*PROVIDED DATA:*
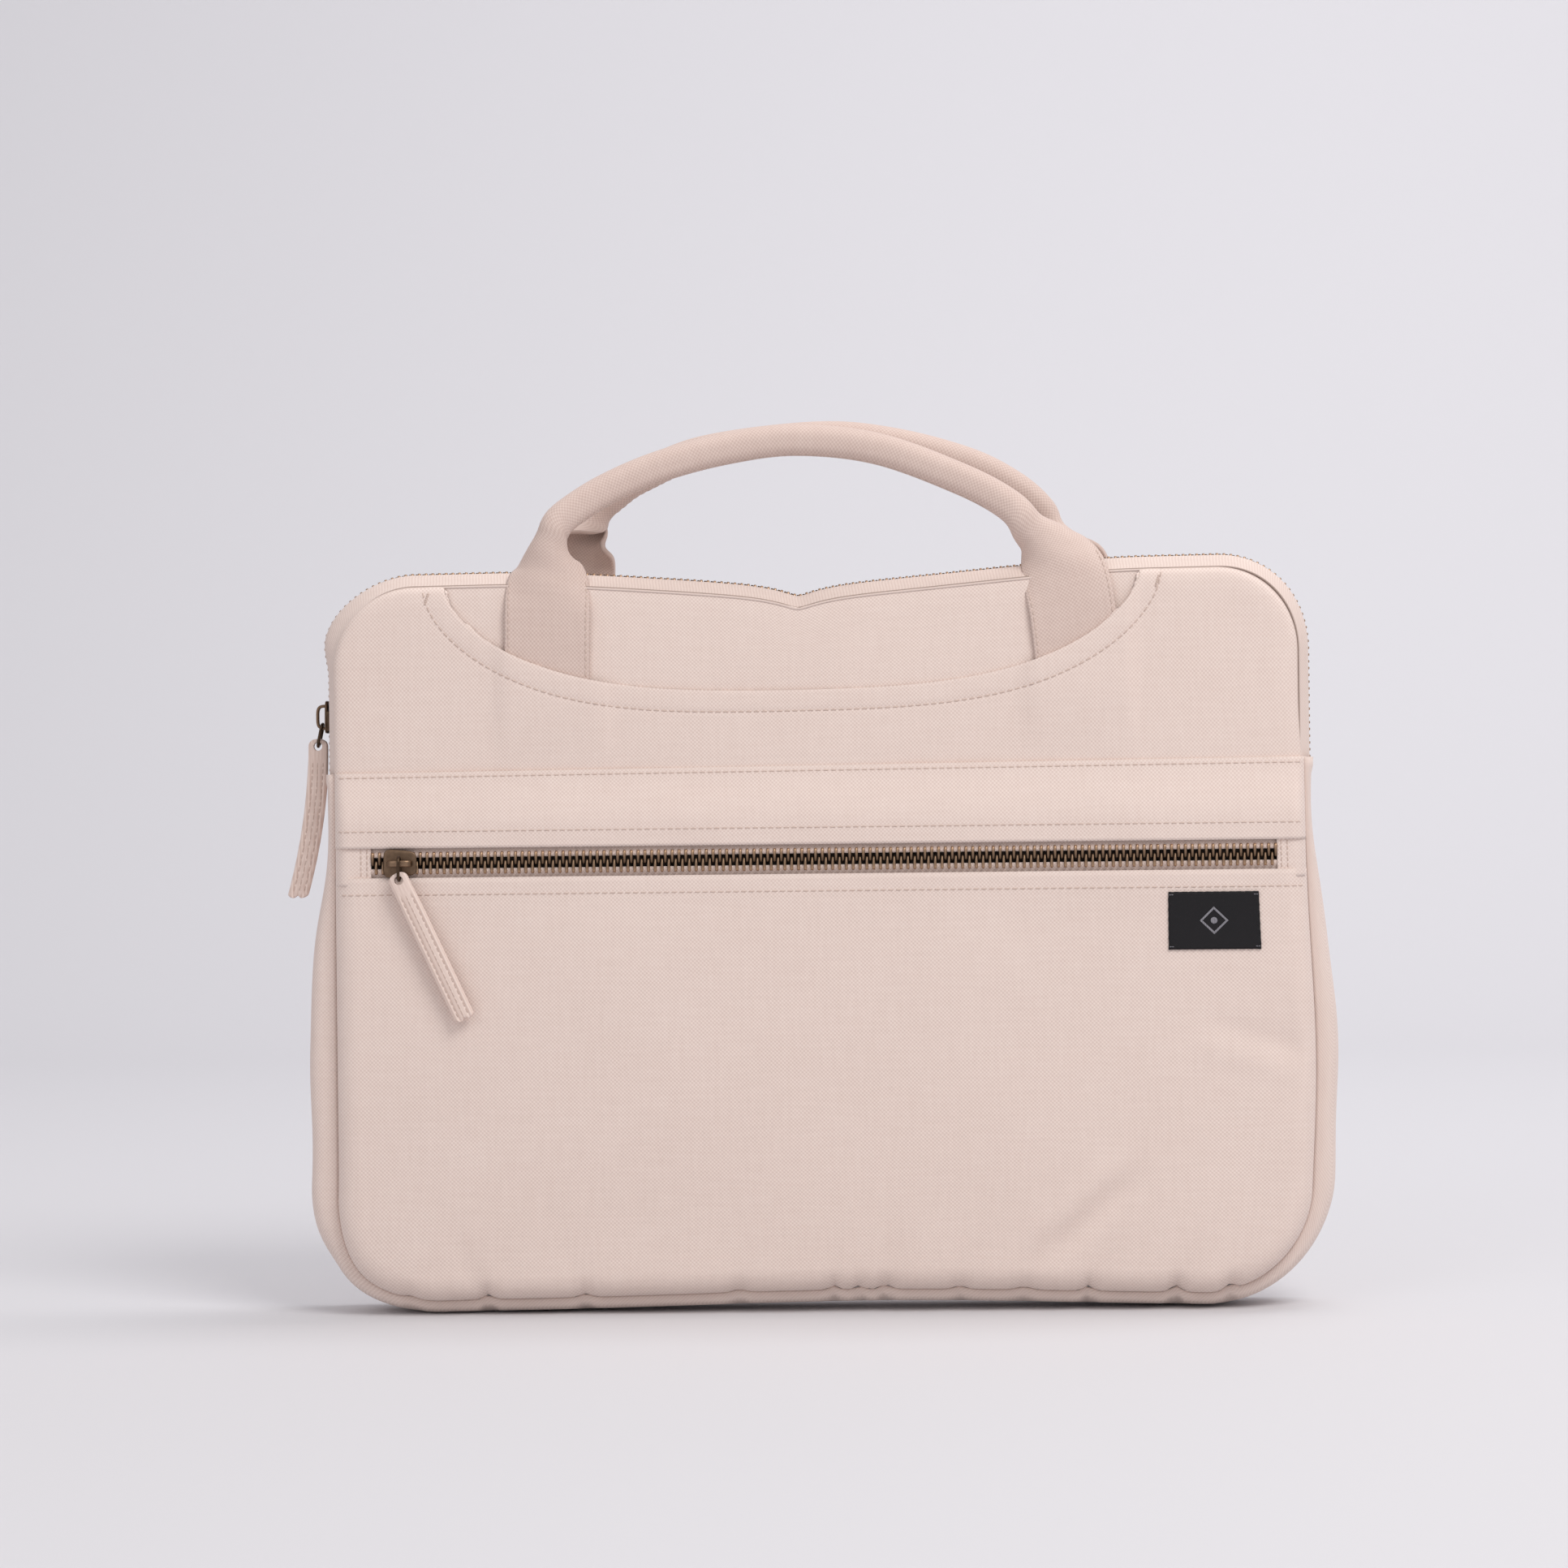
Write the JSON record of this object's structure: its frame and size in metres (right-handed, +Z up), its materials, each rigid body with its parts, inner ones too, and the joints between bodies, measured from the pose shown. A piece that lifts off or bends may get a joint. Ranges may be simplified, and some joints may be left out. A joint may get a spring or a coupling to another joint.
{
  "type": "laptop bag",
  "caption": "Padded canvas laptop sleeve with two rolled handles, a zip over the top, a zipped front pocket, a soft gusset and fabric zip pulls.",
  "frame": {"origin": "centre of the flat band of the gusset that the bag stands on", "axes": "+Z up, the front with the pocket faces -Y, +X to the right as the front is seen"},
  "size_m": [0.4083, 0.0601, 0.3466],
  "materials": {
    "canvas": "matt blush beige cotton canvas",
    "handle": "matt canvas webbing",
    "pull_tab": "matt stitched canvas strip",
    "zip_tape": "woven zip tape",
    "lining": "smooth woven lining",
    "binding": "woven binding tape",
    "foam": "closed-cell padding",
    "cord_core": "soft cotton cord",
    "label": "near-black woven satin",
    "brass": "antique brass, burnished on its edges"
  },
  "bodies": {
    "shell": {"back_panel": "canvas", "back_yoke": "canvas", "back_foam": "foam", "back_lining": "lining", "gusset_panel": "canvas", "gusset_foam": "foam", "gusset_lining": "lining", "back_binding": "binding", "front_binding_lower": "binding", "pocket_back_wall": "lining", "front_foam_lower": "foam", "front_lining_lower": "lining", "pocket_front_panel": "canvas", "pocket_band": "canvas", "pocket_end_tab_left": "canvas", "pocket_end_tab_right": "canvas", "pocket_zip_tape_upper": "zip_tape", "pocket_zip_tape_lower": "zip_tape", "pocket_zip_teeth_upper": "brass", "pocket_zip_teeth_lower": "brass", "woven_label": "label", "main_zip_tape_back": "zip_tape", "main_zip_teeth_back": "brass", "back_handle_tab_left": "handle", "back_handle_tab_right": "handle"},
    "front_flap": {"front_upper_panel": "canvas", "front_yoke": "canvas", "front_foam_upper": "foam", "front_lining_upper": "lining", "front_binding_upper": "binding", "main_zip_tape_front": "zip_tape", "main_zip_teeth_front": "brass", "front_handle_tab_left": "handle", "front_handle_tab_right": "handle"},
    "front_handle": {"front_handle_strap": "handle", "front_handle_core": "cord_core"},
    "back_handle": {"back_handle_strap": "handle", "back_handle_core": "cord_core"},
    "main_slider": {"main_slider_body": "brass", "main_slider_bridge": "brass"},
    "main_ring": {"main_pull_ring": "brass"},
    "main_tab": {"main_pull_tab": "pull_tab"},
    "pocket_slider": {"pocket_slider_body": "brass", "pocket_slider_bridge": "brass"},
    "pocket_ring": {"pocket_pull_ring": "brass"},
    "pocket_tab": {"pocket_pull_tab": "pull_tab"}
  },
  "joints": [
    {"name": "mouth_opening", "type": "hinge", "parent": "shell", "child": "front_flap", "pos_m": [0, -0.0207, 0.2125], "axis": [1, 0, 0], "range_deg": [0, 35]},
    {"name": "front_handle_fold", "type": "hinge", "parent": "front_flap", "child": "front_handle", "pos_m": [-0.0045, -0.0219, 0.276], "axis": [1, 0, 0], "range_deg": [0, 170]},
    {"name": "back_handle_fold", "type": "hinge", "parent": "shell", "child": "back_handle", "pos_m": [-0.0045, 0.0219, 0.276], "axis": [-1, 0, 0], "range_deg": [0, 170]},
    {"name": "main_slider_travel", "type": "slide", "parent": "shell", "child": "main_slider", "axis": [0, 0, 1], "range_m": [-0.012, 0.012]},
    {"name": "main_ring_swing", "type": "hinge", "parent": "main_slider", "child": "main_ring", "pos_m": [-0.19575, 0, 0.2317], "axis": [0, 1, 0], "range_deg": [0, 100]},
    {"name": "main_tab_swing", "type": "hinge", "parent": "main_ring", "child": "main_tab", "pos_m": [-0.19762, 0, 0.2229], "axis": [0, 1, 0], "range_deg": [0, 70]},
    {"name": "pocket_slider_travel", "type": "slide", "parent": "shell", "child": "pocket_slider", "axis": [1, 0, 0], "range_m": [0, 0.331]},
    {"name": "pocket_ring_swing", "type": "hinge", "parent": "pocket_slider", "child": "pocket_ring", "pos_m": [-0.1625, -0.0314, 0.1768], "axis": [-1, 0, 0], "range_deg": [0, 110]},
    {"name": "pocket_tab_swing", "type": "hinge", "parent": "pocket_ring", "child": "pocket_tab", "pos_m": [-0.1625, -0.0314, 0.1703], "axis": [0, 1, 0], "range_deg": [-60, 90]}
  ]
}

*TASK OBJECTIVE:* All of the data shown above must be copied exactly.

*OUTPUT FOR THIS EXERCISE:*
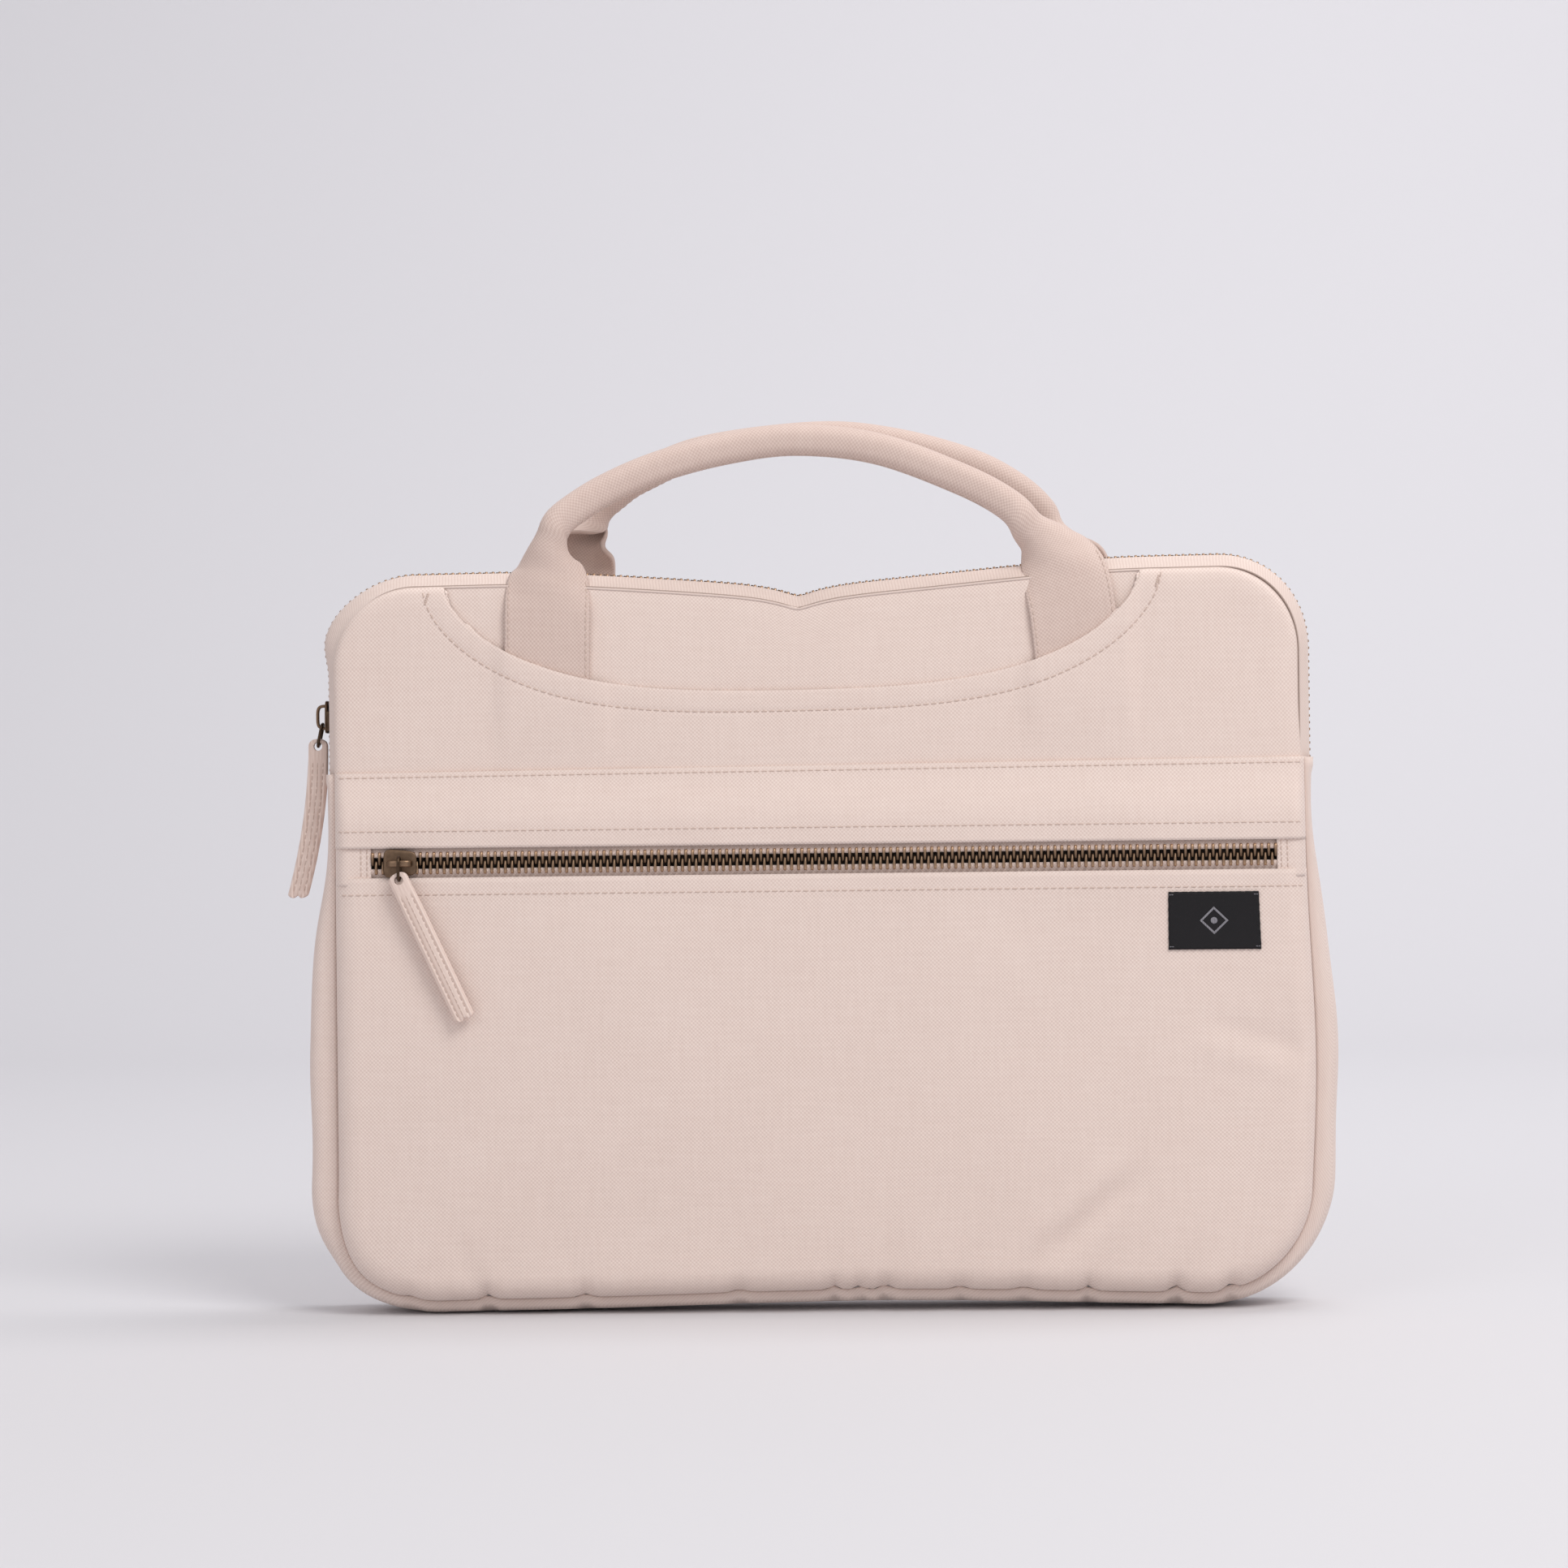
Write the JSON record of this object's structure: its frame and size in metres (right-handed, +Z up), its materials, each rigid body with its parts, inner ones too, and the joints between bodies, measured from the pose shown. A piece that lifts off or bends may get a joint. Ranges may be simplified, and some joints may be left out. A joint may get a spring or a coupling to another joint.
{
  "type": "laptop bag",
  "caption": "Padded canvas laptop sleeve with two rolled handles, a zip over the top, a zipped front pocket, a soft gusset and fabric zip pulls.",
  "frame": {"origin": "centre of the flat band of the gusset that the bag stands on", "axes": "+Z up, the front with the pocket faces -Y, +X to the right as the front is seen"},
  "size_m": [0.4083, 0.0601, 0.3466],
  "materials": {
    "canvas": "matt blush beige cotton canvas",
    "handle": "matt canvas webbing",
    "pull_tab": "matt stitched canvas strip",
    "zip_tape": "woven zip tape",
    "lining": "smooth woven lining",
    "binding": "woven binding tape",
    "foam": "closed-cell padding",
    "cord_core": "soft cotton cord",
    "label": "near-black woven satin",
    "brass": "antique brass, burnished on its edges"
  },
  "bodies": {
    "shell": {"back_panel": "canvas", "back_yoke": "canvas", "back_foam": "foam", "back_lining": "lining", "gusset_panel": "canvas", "gusset_foam": "foam", "gusset_lining": "lining", "back_binding": "binding", "front_binding_lower": "binding", "pocket_back_wall": "lining", "front_foam_lower": "foam", "front_lining_lower": "lining", "pocket_front_panel": "canvas", "pocket_band": "canvas", "pocket_end_tab_left": "canvas", "pocket_end_tab_right": "canvas", "pocket_zip_tape_upper": "zip_tape", "pocket_zip_tape_lower": "zip_tape", "pocket_zip_teeth_upper": "brass", "pocket_zip_teeth_lower": "brass", "woven_label": "label", "main_zip_tape_back": "zip_tape", "main_zip_teeth_back": "brass", "back_handle_tab_left": "handle", "back_handle_tab_right": "handle"},
    "front_flap": {"front_upper_panel": "canvas", "front_yoke": "canvas", "front_foam_upper": "foam", "front_lining_upper": "lining", "front_binding_upper": "binding", "main_zip_tape_front": "zip_tape", "main_zip_teeth_front": "brass", "front_handle_tab_left": "handle", "front_handle_tab_right": "handle"},
    "front_handle": {"front_handle_strap": "handle", "front_handle_core": "cord_core"},
    "back_handle": {"back_handle_strap": "handle", "back_handle_core": "cord_core"},
    "main_slider": {"main_slider_body": "brass", "main_slider_bridge": "brass"},
    "main_ring": {"main_pull_ring": "brass"},
    "main_tab": {"main_pull_tab": "pull_tab"},
    "pocket_slider": {"pocket_slider_body": "brass", "pocket_slider_bridge": "brass"},
    "pocket_ring": {"pocket_pull_ring": "brass"},
    "pocket_tab": {"pocket_pull_tab": "pull_tab"}
  },
  "joints": [
    {"name": "mouth_opening", "type": "hinge", "parent": "shell", "child": "front_flap", "pos_m": [0, -0.0207, 0.2125], "axis": [1, 0, 0], "range_deg": [0, 35]},
    {"name": "front_handle_fold", "type": "hinge", "parent": "front_flap", "child": "front_handle", "pos_m": [-0.0045, -0.0219, 0.276], "axis": [1, 0, 0], "range_deg": [0, 170]},
    {"name": "back_handle_fold", "type": "hinge", "parent": "shell", "child": "back_handle", "pos_m": [-0.0045, 0.0219, 0.276], "axis": [-1, 0, 0], "range_deg": [0, 170]},
    {"name": "main_slider_travel", "type": "slide", "parent": "shell", "child": "main_slider", "axis": [0, 0, 1], "range_m": [-0.012, 0.012]},
    {"name": "main_ring_swing", "type": "hinge", "parent": "main_slider", "child": "main_ring", "pos_m": [-0.19575, 0, 0.2317], "axis": [0, 1, 0], "range_deg": [0, 100]},
    {"name": "main_tab_swing", "type": "hinge", "parent": "main_ring", "child": "main_tab", "pos_m": [-0.19762, 0, 0.2229], "axis": [0, 1, 0], "range_deg": [0, 70]},
    {"name": "pocket_slider_travel", "type": "slide", "parent": "shell", "child": "pocket_slider", "axis": [1, 0, 0], "range_m": [0, 0.331]},
    {"name": "pocket_ring_swing", "type": "hinge", "parent": "pocket_slider", "child": "pocket_ring", "pos_m": [-0.1625, -0.0314, 0.1768], "axis": [-1, 0, 0], "range_deg": [0, 110]},
    {"name": "pocket_tab_swing", "type": "hinge", "parent": "pocket_ring", "child": "pocket_tab", "pos_m": [-0.1625, -0.0314, 0.1703], "axis": [0, 1, 0], "range_deg": [-60, 90]}
  ]
}